RDU Rental Car Return: How It Works and What to Expect
Returning a rental car at Raleigh-Durham International Airport (RDU) follows a process familiar to most airport rentals — but the details vary depending on your rental company, your car class, your return time, and how closely your vehicle matches the condition it was in when you picked it up. Understanding how the process works helps you avoid surprise charges and move through the airport smoothly.
Where Rental Car Returns Are Located at RDU
RDU consolidated its rental car operations into the Rental Car Center (RCC), a dedicated facility connected to the terminals. Most major rental companies — including Enterprise, Hertz, Avis, Budget, National, Alamo, and others — operate their return lanes from this centralized building.
To reach the RCC, follow the "Rental Car Return" signs on Airport Boulevard as you approach the airport. The signage is fairly consistent, but if you're unfamiliar with the layout, GPS apps may route you to general airport arrivals — so it's worth knowing in advance that the rental return facility is a separate structure from the terminals.

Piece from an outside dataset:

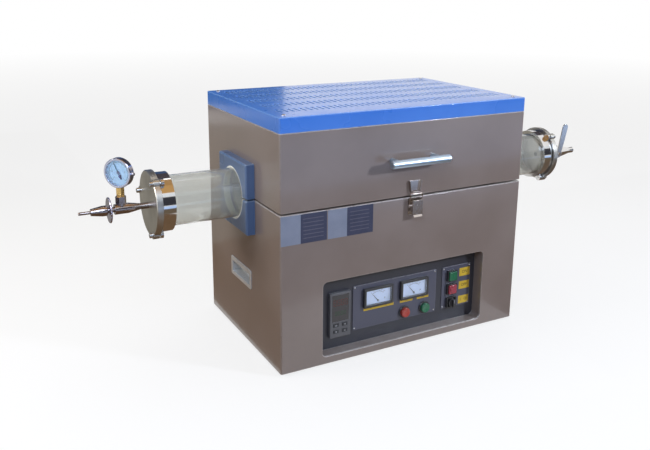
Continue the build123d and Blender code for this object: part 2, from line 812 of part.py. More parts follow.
def valve_lever():
    """Flat lever: a bored eye on the stem and a waisted blade that leans outwards, with a round end."""
    middle = ball_valve_x()[2] + ball_body_l / 2
    y = -ball_body_r - stem_boss_l - 0.3
    eye = Circle(lever_eye_r)
    neck = lever_w * 0.36
    blade = make_face(Polyline((-neck, 0), (neck, 0), (lever_w / 2, lever_l * 0.55), (lever_w / 2, lever_l),
                               (-lever_w / 2, lever_l), (-lever_w / 2, lever_l * 0.55), close=True))
    flat = eye + Rot(0, 0, -lever_lean) * (blade + Pos(0, lever_l) * Circle(lever_w / 2))
    lever = Pos(middle, y, port_z) * Rot(90, 0, 0) * extrude(flat, lever_t)
    return lever - rod_y(stem_r + running, (y - lever_t - OVER, y + OVER), middle, port_z)


# ---- control recess -------------------------------------------------------------------------
def control_tray():
    """The sheet-metal box of the recess, between the front wall and the panel."""
    x, z = recess_sides()
    outer = plate_xz((x[0] - sheet, x[1] + sheet), (z[0] - sheet, z[1] + sheet), (front_y + sheet, panel_y),
                     recess_r + sheet)
    return outer - plate_xz(x, z, (front_y, panel_y + OVER), recess_r)


def panel_cut(at, width, height, slack=fit):
    """A rectangular hole through the panel and whatever lies on it."""
    x = around(at[0], width + 2 * slack)
    z = around(foot_h + at[1], height + 2 * slack)
    return slab(x, (fascia_y - OVER, panel_y + panel_t + OVER), z)


def panel_holes():
    holes = [panel_cut(at, meter_body_w, meter_body_h) for at in meter_at]
    holes += [panel_cut(at, square_housing - 3.0, square_housing - 3.0) for at in square_switch_at]
    for at in round_button_at:
        holes.append(rod_y(round_bezel_r - 1.5 + fit, (fascia_y - OVER, panel_y + panel_t + OVER), at[0], foot_h + at[1]))
    return holes


def control_panel():
    x, z = recess_sides()
    plate = plate_xz((x[0] - sheet, x[1] + sheet), (z[0] - sheet, z[1] + sheet), (panel_y, panel_y + panel_t),
                     recess_r + sheet)
    plate -= panel_cut(controller_at, controller_body_w, controller_body_h)
    return plate - panel_holes()


def fascia_plates():
    """The two grey printed plates that carry the meters and the switches."""
    plates = []
    for x, z, width, height in (meter_fascia, switch_fascia):
        plate = plate_xz(around(x, width), around(foot_h + z, height), (fascia_y, panel_y), fascia_r)
        plates.append(plate - panel_holes())
    return group(*plates)


def key_places():
    x, z = controller_at
    low = foot_h + z - controller_h / 2 + key_low
    return [(x + side * key_pitch_x / 2, low + row * key_pitch_z) for row in (1, 0) for side in (-1, 1)]


def window_sides():
    top = foot_h + controller_at[1] + controller_h / 2 - window_drop
    return around(controller_at[0], window_w), (top - window_h, top)


def controller_case():
    """A DIN-size process controller: bezel before the panel, body through it."""
    x, z = controller_at[0], foot_h + controller_at[1]
    front = panel_y - controller_bezel
    case = plate_xz(around(x, controller_w), around(z, controller_h), (front, panel_y), 2.0)
    case = chamfer(case.faces().sort_by(Axis.Y)[0].edges(), 1.0)
    case += slab(around(x, controller_body_w), (panel_y, panel_y + controller_depth), around(z, controller_body_h))
    window_x, window_z = window_sides()
    case -= slab(window_x, (front - OVER, front + window_t), window_z)
    for key_x, key_z in key_places():
        case -= slab(around(key_x, key_w + 2 * key_slack), (front - OVER, front + key_pocket),
                     around(key_z, key_h + 2 * key_slack))
    return case


def controller_key(place):
    front = panel_y - controller_bezel
    key = slab(around(place[0], key_w), (front - key_proud, front - key_proud + key_t), around(place[1], key_h))
    return fillet(key.faces().sort_by(Axis.Y)[0].edges(), 0.6)


def meter_front():
    return fascia_y - meter_proud


def meter_window(at):
    x = around(at[0], meter_w - 2 * meter_frame)
    z = around(foot_h + at[1], meter_h - 2 * meter_frame)
    return x, z


def meter_cases():
    """Moving-coil meters: a frame before the fascia and a body through it."""
    cases = []
    for at in meter_at:
        z = foot_h + at[1]
        case = plate_xz(around(at[0], meter_w), around(z, meter_h), (meter_front(), fascia_y), 1.5)
        case = chamfer(case.faces().sort_by(Axis.Y)[0].edges(), 1.0)
        window_x, window_z = meter_window(at)
        case -= slab(window_x, (meter_front() - OVER, fascia_y), window_z)
        case += slab(around(at[0], meter_body_w), (fascia_y, fascia_y + meter_body_d), around(z, meter_body_h))
        cases.append(case)
    return group(*cases)


def meter_pivot(at):
    return at[0], meter_window(at)[1][0] + meter_pivot_up


def instrument_dials():
    """The meters' dial cards, each with the spindle that its pointer turns on."""
    dials = []
    for at in meter_at:
        x, z = meter_window(at)
        card = slab(x, (fascia_y - dial_t, fascia_y), z)
        pivot_x, pivot_z = meter_pivot(at)
        dials.append(card + rod_y(meter_spindle_r, (fascia_y - dial_t - 2 * pointer_t, fascia_y - dial_t),
                                  pivot_x, pivot_z))
    return group(*dials, gauge_dial())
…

Once you arrive, look for your rental company's designated lane or section within the RCC. Attendants are typically stationed at the lanes to guide you in.
The Return Process Step by Step
Pulling In
Drive into your rental company's return area and pull into any open lane marked for your company. An attendant will usually meet you at the vehicle or scan your contract when you arrive.
Vehicle Inspection
The attendant will do a walkaround inspection — checking for new damage, fuel level, and mileage. This is the step that determines whether you're charged for anything beyond your base rental agreement. If the lot is busy or unstaffed at the moment you return, the inspection may happen later, which is why it's important to document the car's condition yourself before walking away.
Practical habit: Take photos or a short video of the entire vehicle — including all four corners, the roof, the windshield, and the interior — before you leave the return area. This creates a timestamped record if a damage dispute arises later.
Fuel
Most rental agreements require you to return the car with the same fuel level it had when you picked it up — typically a full tank. If you return it short, the rental company will charge you for the missing fuel, often at a rate higher than what you'd pay at a pump nearby.
Some contracts offer a prepaid fuel option, where you pay upfront for a full tank and can return the car at any fuel level. Whether this is a good deal depends on how far you'll be driving and how likely you are to return with less than a full tank.
RDU is in the Research Triangle area, and there are gas stations relatively close to the airport — but "close" is relative when you're racing to make a flight. If you're cutting it tight on time, knowing which stations are nearest to the RCC entrance matters.
Receipt and Checkout ✈️
Many rental companies offer express checkout, where your receipt is emailed and no paper is printed. Others will hand you a printed receipt on the spot. Either way, review the charges before you leave the area. If anything looks off — a fuel charge you don't believe you owe, a damage fee, or a mileage overage you didn't expect — it's much easier to address it at the counter in person than after you've boarded your flight.
What Affects Your Final Bill
| Factor | How It Can Change What You Pay |
|---|---|
| Fuel level at return | Underfilling triggers fuel charges, often at premium rates |
| New damage | Any damage not noted at pickup can result in a damage claim |
| Mileage overages | Unlimited mileage is common but not universal — check your contract |
| Late return | Returning after your contract end time may trigger extra day or hour fees |
| Toll charges | If you used toll roads and didn't pay directly, charges may appear later |
| Additional driver fees | These are billed regardless of who actually drove |
Toll roads are worth flagging specifically. The Research Triangle area has toll infrastructure, and if you used toll roads during your rental, the charges may not appear on your receipt at return. Many rental companies process toll fees separately, sometimes days later, through their fleet toll accounts — with an added administrative fee per transaction. If you know you used tolled roads, check your final statement carefully.
Timing and Shuttle Access to Terminals
Once you've returned the car, you'll need to get to your terminal. The RCC connects to the terminals via shuttle buses that run on a regular schedule. This adds time to your airport arrival window — most travel advisors suggest accounting for at least 15–20 minutes between returning the car and reaching your gate, not counting security wait times.
RDU is a mid-sized airport, so congestion is generally more manageable than major hubs, but early morning and late afternoon travel periods can slow things down.
What Varies by Rental Company and Contract
The physical return location is shared, but policies differ significantly between companies. Damage assessment standards, fuel charge rates, grace periods for late returns, and dispute resolution processes are all set at the company level — not by the airport. What Enterprise charges for a minor scuff may differ from what Hertz charges for the same scuff.
Your rental agreement is the document that governs all of this. The terms you agreed to at pickup — not what you assumed or what a booking site implied — determine what you owe at return.
Insurance coverage also varies. Whether you declined the rental company's collision coverage because your personal auto policy covers rentals, or because a credit card provides secondary coverage, the claims process if damage occurs is handled differently in each case. 🚗
The return process at RDU itself is straightforward. What shapes your experience — and your final bill — is the combination of your specific contract terms, the condition of the vehicle, your fuel level, and any incidental charges that surface after the fact.